Sunday, October 20, 2013

NEW ORGANIZATIONAL STRUCTURES Organizations



Today are developing structures designed to remove bureaucratic layers, push responsibility down, and empower individuals to make decisions at every organizational level. Take the example of office furniture manufacturer Herman Miller, Inc.  which is committed to the values of ‘‘open communication,’’ ‘‘the dignity of each individual,’’ and ‘‘quality relationships based on mutual trust and integrity.’’ Kevin Knowles, a crew leader for six years, said, ‘‘What always surprises me is that everyone in the company . . . is free to talk with anyone in management about whatever they’d like to talk about.’’ Managers at HMI cite workers’ ability to go over their managers’ heads as a major reason for the company’s success. ‘‘There’s no fear of retribution if you call someone three levels above.’’ HMI touts a process its chairman calls ‘‘roving leadership’’ that allows anyone to be a leader on a particular issue.

Here is an example of how roving leadership was tested successfully.

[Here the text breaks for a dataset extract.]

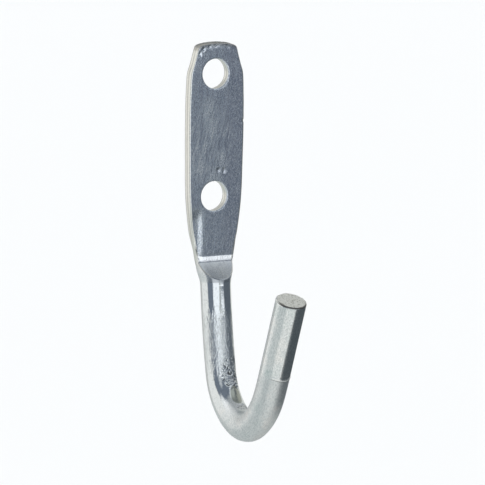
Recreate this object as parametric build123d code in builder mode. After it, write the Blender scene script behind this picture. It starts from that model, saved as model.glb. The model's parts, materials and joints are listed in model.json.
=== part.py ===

An employee with AIDS decided that he should let others know about his illness. A coworker took the roving leader responsibility and informed the human resources manager. Quickly, the entire plant was informed, and a physician from headquarters flew in with a training videotape and a question-and-answer session. According to the roving leader, what’s important is that HMI’s value system ‘‘allows us to act on our instincts and know the company will support us. Because the value of each individual is important to us, we were able to stop the manufacture of furniture for one day to take care of Peter.’’ Such a culture likely contributes to the success of a company that was named in 2002 by Forbes magazine as among the 400 best-performing large American corporations. Business Ethics magazine also ranked HMI in the top 10 among the ‘‘100 Best Corporate Citizens.’’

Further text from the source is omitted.